7.00.02 - SupervisedShapeletTrainer Arguments - Aster Analytics

Teradata Aster® Analytics Foundation User GuideUpdate 2

Product
Aster Analytics
Release Number
7.00.02
Published
September 2017
Content Type
Programming Reference
User Guide
Publication ID
B700-1022-700K
Language
English (United States)
Last Update
2018-04-17
InputTable
Specifies the name of the table that contains the input data.
CategoryTable
[Optional] Specifies the name of the table that contains the categories (classes) for the time series in input_data_table. Default: input_data_table.
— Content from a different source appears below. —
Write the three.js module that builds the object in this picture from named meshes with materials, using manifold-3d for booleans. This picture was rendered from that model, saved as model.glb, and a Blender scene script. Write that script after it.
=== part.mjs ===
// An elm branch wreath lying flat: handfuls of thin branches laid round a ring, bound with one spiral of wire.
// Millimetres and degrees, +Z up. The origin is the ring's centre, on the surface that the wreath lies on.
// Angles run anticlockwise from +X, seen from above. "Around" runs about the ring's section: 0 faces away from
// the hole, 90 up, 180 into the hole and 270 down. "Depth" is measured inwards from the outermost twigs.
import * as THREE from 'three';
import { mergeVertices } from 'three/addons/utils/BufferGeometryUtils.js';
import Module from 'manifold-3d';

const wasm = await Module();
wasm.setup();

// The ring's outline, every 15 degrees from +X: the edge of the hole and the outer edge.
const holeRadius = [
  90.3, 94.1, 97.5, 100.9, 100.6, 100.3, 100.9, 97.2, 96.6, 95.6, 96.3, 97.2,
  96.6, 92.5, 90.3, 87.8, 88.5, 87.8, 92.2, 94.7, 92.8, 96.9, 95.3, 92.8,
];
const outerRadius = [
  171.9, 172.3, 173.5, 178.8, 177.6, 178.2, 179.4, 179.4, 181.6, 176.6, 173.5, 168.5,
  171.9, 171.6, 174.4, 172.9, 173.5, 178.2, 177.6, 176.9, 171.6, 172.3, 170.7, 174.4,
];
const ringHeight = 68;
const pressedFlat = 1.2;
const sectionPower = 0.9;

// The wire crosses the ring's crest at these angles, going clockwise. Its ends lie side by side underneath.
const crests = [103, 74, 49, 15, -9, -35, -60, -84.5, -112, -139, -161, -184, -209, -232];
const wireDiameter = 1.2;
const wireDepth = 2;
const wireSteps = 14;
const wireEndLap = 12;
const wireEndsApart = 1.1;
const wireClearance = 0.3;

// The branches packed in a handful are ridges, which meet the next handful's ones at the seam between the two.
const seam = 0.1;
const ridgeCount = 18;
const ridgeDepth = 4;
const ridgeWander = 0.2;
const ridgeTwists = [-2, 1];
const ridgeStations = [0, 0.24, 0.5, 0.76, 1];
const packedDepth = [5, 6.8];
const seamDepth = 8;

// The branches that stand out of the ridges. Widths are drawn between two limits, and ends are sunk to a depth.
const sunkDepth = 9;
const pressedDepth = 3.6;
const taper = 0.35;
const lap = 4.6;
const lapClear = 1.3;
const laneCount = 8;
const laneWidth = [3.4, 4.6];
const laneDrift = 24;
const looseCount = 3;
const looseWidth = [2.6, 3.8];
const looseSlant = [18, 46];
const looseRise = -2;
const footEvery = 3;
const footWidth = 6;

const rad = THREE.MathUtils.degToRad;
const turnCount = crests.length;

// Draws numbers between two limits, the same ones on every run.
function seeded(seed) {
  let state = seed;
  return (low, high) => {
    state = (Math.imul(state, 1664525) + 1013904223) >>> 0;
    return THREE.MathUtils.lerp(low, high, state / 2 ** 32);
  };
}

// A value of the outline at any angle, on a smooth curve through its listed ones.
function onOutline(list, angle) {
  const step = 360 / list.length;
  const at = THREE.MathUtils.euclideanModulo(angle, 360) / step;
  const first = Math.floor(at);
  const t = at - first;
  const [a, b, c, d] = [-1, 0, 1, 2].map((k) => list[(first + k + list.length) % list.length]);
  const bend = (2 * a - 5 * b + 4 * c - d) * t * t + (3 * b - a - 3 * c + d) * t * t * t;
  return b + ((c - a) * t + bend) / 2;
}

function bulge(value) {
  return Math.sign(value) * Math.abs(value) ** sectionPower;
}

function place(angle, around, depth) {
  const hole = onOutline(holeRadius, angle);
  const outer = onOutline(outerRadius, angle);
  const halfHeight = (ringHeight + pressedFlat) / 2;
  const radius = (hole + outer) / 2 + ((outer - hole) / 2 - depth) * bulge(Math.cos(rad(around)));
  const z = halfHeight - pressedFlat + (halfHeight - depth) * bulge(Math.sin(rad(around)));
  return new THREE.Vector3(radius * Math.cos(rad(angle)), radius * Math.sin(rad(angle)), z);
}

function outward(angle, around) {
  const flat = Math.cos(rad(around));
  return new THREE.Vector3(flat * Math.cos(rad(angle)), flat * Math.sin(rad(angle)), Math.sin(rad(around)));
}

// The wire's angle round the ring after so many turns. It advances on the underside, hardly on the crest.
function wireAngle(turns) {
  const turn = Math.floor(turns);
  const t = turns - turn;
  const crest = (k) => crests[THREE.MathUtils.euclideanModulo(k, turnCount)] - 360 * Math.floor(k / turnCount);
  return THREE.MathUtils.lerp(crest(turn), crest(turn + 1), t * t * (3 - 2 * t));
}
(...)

If input_categories_table is different from input_data_table, the function ignores any time series that is not in both input_categories_table and input_data_table. If a time series is represented by multiple rows in input_categories_table, these rows must contain the same category; otherwise, the function might not select the correct category.

IDColumn
Specifies the name of the column in input_data_table and input_categories_table that contains the unique identity of a time series.
TimeColumn
Specifies the name of the input_data_table column that contains the time axis of the data.
ValueColumn
Specifies the name of the input_data_table column that contains the data points.
CategoryColumn
Specifies the name of the input_categories_table column that contains the category (class) of the time series.
SaxSymbolsPerWindow
[Optional] Specifies the SAX2 argument SymbolsPerWindow, which specifies the number of SAX code symbols to generate from a window. The symbols_per_window must an INTEGER in the range [1, 1000000]. Default: 10.
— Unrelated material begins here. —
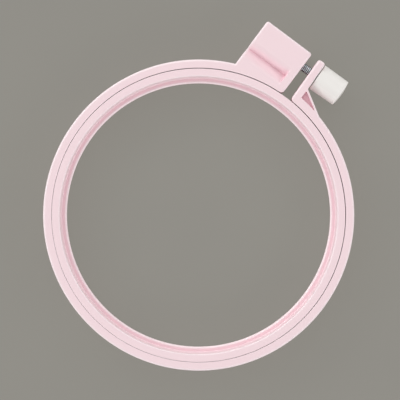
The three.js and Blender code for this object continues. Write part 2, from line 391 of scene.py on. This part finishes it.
def piece(name, body, finish):
    """Makes a named object of a body in millimetres, with its place in its mesh."""
    body.transform(Matrix.Scale(MILLIMETRE, 4) @ Matrix.Translation(RING_MIDDLE))
    mesh = bpy.data.meshes.new(name)
    body.to_mesh(mesh)
    body.free()
    mesh.materials.append(finish)
    mesh.shade_smooth()
    mesh.set_sharp_from_angle(angle=SHARP_ANGLE)
    made = bpy.data.objects.new(name, mesh)
    bpy.context.scene.collection.objects.link(made)
    shading = made.modifiers.new("even_shading", "WEIGHTED_NORMAL")
    shading.keep_sharp = True
    return made


# Finishes.

class Wire:
    """An output of a finish's node, which can be used in an expression."""

    def __init__(self, finish, socket):
        self.finish = finish
        self.socket = socket

    def __add__(self, other):
        return self.finish.sum("ADD", self, other)

    def __radd__(self, other):
        return self.finish.sum("ADD", other, self)

    def __sub__(self, other):
        return self.finish.sum("SUBTRACT", self, other)

    def __rsub__(self, other):
        return self.finish.sum("SUBTRACT", other, self)

    def __mul__(self, other):
        return self.finish.sum("MULTIPLY", self, other)

    def __rmul__(self, other):
        return self.finish.sum("MULTIPLY", other, self)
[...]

If the symbols_per_window is greater than the length of the shortest time series in input data set (d), its value becomes d.

SaxMinWindowSize
[Optional] Specifies the SAX2 argument WindowSize , which specifies the size of the sliding window. The min_window_size defines the length (number of data points) of the shortest shapelet; the minimum span (time series length) used to distinguish two time series from each other. The min_window_size must be an integer in the range [1, 1000000]. Default: 10.

If the min_window_size is greater than the length of the shortest time series in input data set (d), its value becomes d. If min_window_size is smaller than symbols_per_window, its value becomes symbols_per_window.

SaxMaxWindowSize
[Optional] Specifies the SAX2 argument WindowSize , which specifies the size of the sliding window. The max_window_size defines the length of the longest shapelet; the maximum span used to distinguish two time series from each other. The max_window_size must be an integer in the range [1, 1000000] that is greater than or equal to min_window_size. Default: 70.
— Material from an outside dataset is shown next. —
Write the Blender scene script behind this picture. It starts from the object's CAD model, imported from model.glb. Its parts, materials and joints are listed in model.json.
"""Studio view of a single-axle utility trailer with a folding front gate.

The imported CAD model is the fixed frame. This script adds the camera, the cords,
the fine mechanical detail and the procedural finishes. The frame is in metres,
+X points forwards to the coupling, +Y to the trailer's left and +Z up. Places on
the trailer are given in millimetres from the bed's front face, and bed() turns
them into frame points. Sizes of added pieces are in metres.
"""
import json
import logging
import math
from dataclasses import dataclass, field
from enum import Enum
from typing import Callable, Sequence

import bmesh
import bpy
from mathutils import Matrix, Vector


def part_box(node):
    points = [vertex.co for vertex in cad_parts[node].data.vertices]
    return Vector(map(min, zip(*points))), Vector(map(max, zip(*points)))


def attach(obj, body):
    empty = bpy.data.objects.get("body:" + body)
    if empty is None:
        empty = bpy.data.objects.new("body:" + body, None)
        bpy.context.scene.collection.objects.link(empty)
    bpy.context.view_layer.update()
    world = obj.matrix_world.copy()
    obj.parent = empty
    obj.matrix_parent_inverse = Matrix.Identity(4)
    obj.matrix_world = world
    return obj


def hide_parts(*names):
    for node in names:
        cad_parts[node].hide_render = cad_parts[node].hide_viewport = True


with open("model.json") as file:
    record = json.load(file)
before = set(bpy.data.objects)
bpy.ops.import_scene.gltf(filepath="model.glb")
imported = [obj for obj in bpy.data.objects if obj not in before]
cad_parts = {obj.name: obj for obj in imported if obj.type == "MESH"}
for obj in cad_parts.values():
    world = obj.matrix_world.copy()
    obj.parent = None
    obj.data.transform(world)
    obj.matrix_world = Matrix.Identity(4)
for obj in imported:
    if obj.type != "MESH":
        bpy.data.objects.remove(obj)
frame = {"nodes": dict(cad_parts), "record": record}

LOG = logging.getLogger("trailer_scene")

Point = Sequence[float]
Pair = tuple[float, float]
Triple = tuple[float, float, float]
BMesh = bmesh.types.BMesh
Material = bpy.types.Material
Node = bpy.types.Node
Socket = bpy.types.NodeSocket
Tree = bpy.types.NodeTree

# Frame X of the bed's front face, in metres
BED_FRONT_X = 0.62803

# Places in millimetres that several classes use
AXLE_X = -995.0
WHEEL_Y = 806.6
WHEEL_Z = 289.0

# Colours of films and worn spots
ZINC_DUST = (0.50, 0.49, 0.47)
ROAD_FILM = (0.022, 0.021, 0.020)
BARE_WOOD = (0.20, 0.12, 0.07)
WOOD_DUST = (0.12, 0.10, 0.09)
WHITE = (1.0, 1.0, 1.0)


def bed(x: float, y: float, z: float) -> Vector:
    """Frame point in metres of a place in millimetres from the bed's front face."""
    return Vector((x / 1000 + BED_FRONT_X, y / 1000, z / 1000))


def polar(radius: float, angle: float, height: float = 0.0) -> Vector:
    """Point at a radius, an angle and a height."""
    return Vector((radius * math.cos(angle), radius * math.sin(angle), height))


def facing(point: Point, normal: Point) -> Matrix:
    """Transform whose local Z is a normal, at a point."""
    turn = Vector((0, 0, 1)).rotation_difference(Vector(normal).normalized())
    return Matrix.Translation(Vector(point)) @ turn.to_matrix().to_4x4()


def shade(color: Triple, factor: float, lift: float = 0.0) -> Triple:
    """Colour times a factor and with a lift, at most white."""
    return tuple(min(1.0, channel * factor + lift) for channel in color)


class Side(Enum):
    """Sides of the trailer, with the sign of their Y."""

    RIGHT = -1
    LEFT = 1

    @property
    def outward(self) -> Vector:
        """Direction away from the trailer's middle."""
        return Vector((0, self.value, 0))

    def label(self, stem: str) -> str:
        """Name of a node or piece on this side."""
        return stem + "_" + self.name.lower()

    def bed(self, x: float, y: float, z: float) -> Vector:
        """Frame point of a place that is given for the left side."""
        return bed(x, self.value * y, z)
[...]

If the max_window_size is greater than the length of the shortest time series in input data set (d), its value becomes d.

A greater difference between min_window_size and max_window_size increases the probability of identifying better shapelets at the cost of higher execution time. The function uses this formula to compute the number of sliding windows, n:

n = ((max_window_size min_window_size) / symbols_per_window)+1

The maximum value of n is 20.

SaxOutputFrequency
[Optional] Specifies the SAX2 argument OutputFrequency, which specifies the number of data points to skip between successive sliding windows. The gap_between_windows must be an integer in the range [1, 1000]. Default: 10. A smaller value increases accuracy (the chance of distinguishing time series from each other) at the cost of higher execution time.
ModelTable
[Optional] Specifies the name of the output model table that contains trained shapelets. Default: "shapelet_model".
OverwriteOutput
[Optional] Specifies whether to overwrite output_model_table, if it exists. Default: 'false'.
RandomProjections
[Optional] Specifies the number of iterations required for random masking of SAX words during shapelet training. The projections must be an INTEGER in the range [1, 40]. Default: 10.

Specifying a greater projections for a longer input time series increases the probability of identifying better shapelets at the cost of higher execution time.

ShapeletCount
[Optional] Specifies the maximum number of shapelets in the output model table. The num_shapelets must be an INTEGER in the range [1, 100000]. Default: 20.
TimeInterval
[Optional] Specifies the number of data points in a time series to skip between consecutive time series windows when calculating the distance of a shapelet from a time series.

The function builds a shapelet classification tree based on the distance of a shapelet from the time series data. Because a shapelet is typically much smaller than a complete time series, the function calculates the distance of a shapelet from a time series by sliding the shapelet across time series windows of shapelet length, calculating the distance between the shapelet and each window, and then selecting the smallest distance.

The num_data_points is the number of data points to skip when sliding from one time series window to the next. The num_data_points must be an INTEGER in the range [1, 1000000]. The value 1 gives optimal results at the cost of higher execution time. Default: 10.

Seed
[Optional] Specifies the seed value for the function to use to generate random numbers, which it uses internally. The seed must be an INTEGER in the range [1, 100000]. Default: 23.